Task to complete: Please give the listing again, word for word, with nothing left out.
-- BEGIN --
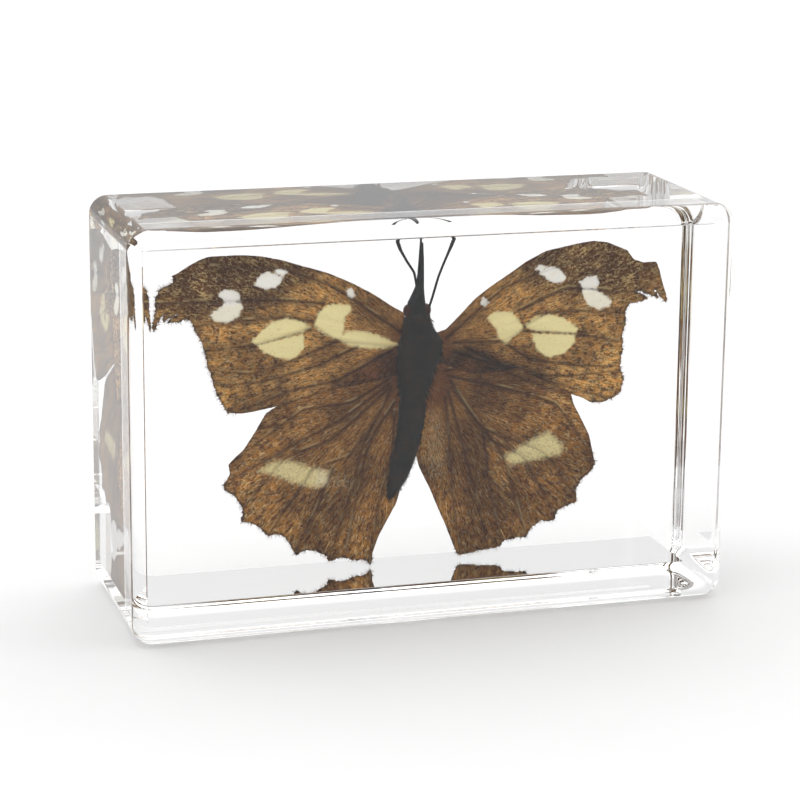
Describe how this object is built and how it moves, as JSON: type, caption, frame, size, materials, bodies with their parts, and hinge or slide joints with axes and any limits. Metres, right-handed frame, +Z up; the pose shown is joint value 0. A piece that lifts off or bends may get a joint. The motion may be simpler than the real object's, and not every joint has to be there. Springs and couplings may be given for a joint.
{
  "type": "insect specimen in a resin block",
  "caption": "Upright clear resin block with rounded edges, made to hold a spread butterfly sealed inside behind its large face",
  "frame": {"origin": "middle of the narrow long side that the block stands on, at the bottom of its bounding box", "axes": "+X along the width, left to right as seen from the butterfly's upper side; +Y through the thickness, away from the viewer; +Z up the height"},
  "size_m": [0.06, 0.022, 0.04],
  "materials": {
    "resin": "polished clear cast resin",
    "wing": "scaled butterfly wing, seen through the resin",
    "insect_body": "dry dark insect body with short hair"
  },
  "bodies": {
    "root": {"resin_block": "resin"}
  },
  "joints": []
}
-- END --
Problem solution:
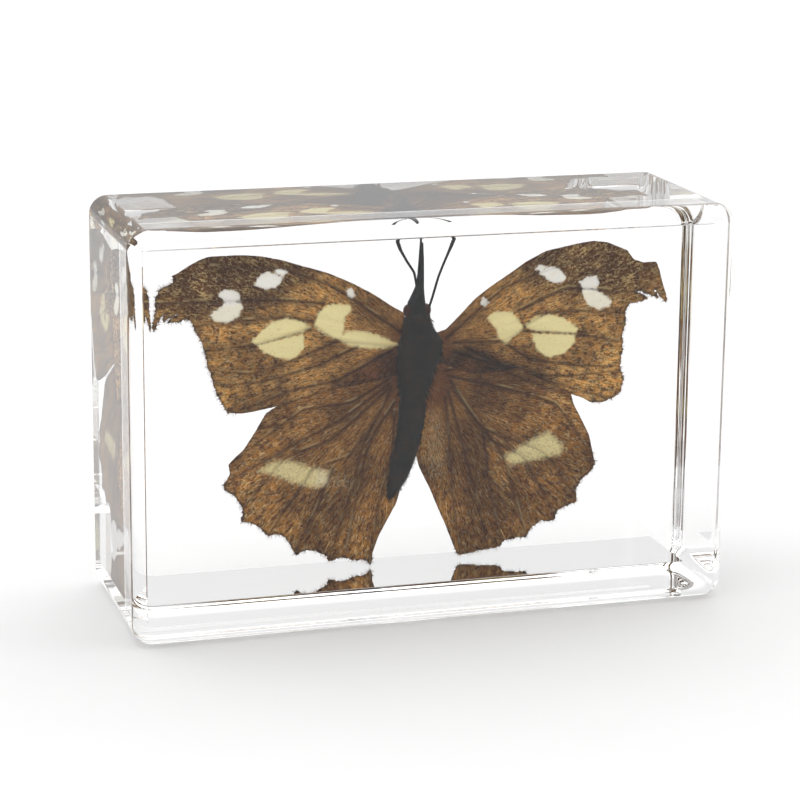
Describe how this object is built and how it moves, as JSON: type, caption, frame, size, materials, bodies with their parts, and hinge or slide joints with axes and any limits. Metres, right-handed frame, +Z up; the pose shown is joint value 0. A piece that lifts off or bends may get a joint. The motion may be simpler than the real object's, and not every joint has to be there. Springs and couplings may be given for a joint.
{
  "type": "insect specimen in a resin block",
  "caption": "Upright clear resin block with rounded edges, made to hold a spread butterfly sealed inside behind its large face",
  "frame": {"origin": "middle of the narrow long side that the block stands on, at the bottom of its bounding box", "axes": "+X along the width, left to right as seen from the butterfly's upper side; +Y through the thickness, away from the viewer; +Z up the height"},
  "size_m": [0.06, 0.022, 0.04],
  "materials": {
    "resin": "polished clear cast resin",
    "wing": "scaled butterfly wing, seen through the resin",
    "insect_body": "dry dark insect body with short hair"
  },
  "bodies": {
    "root": {"resin_block": "resin"}
  },
  "joints": []
}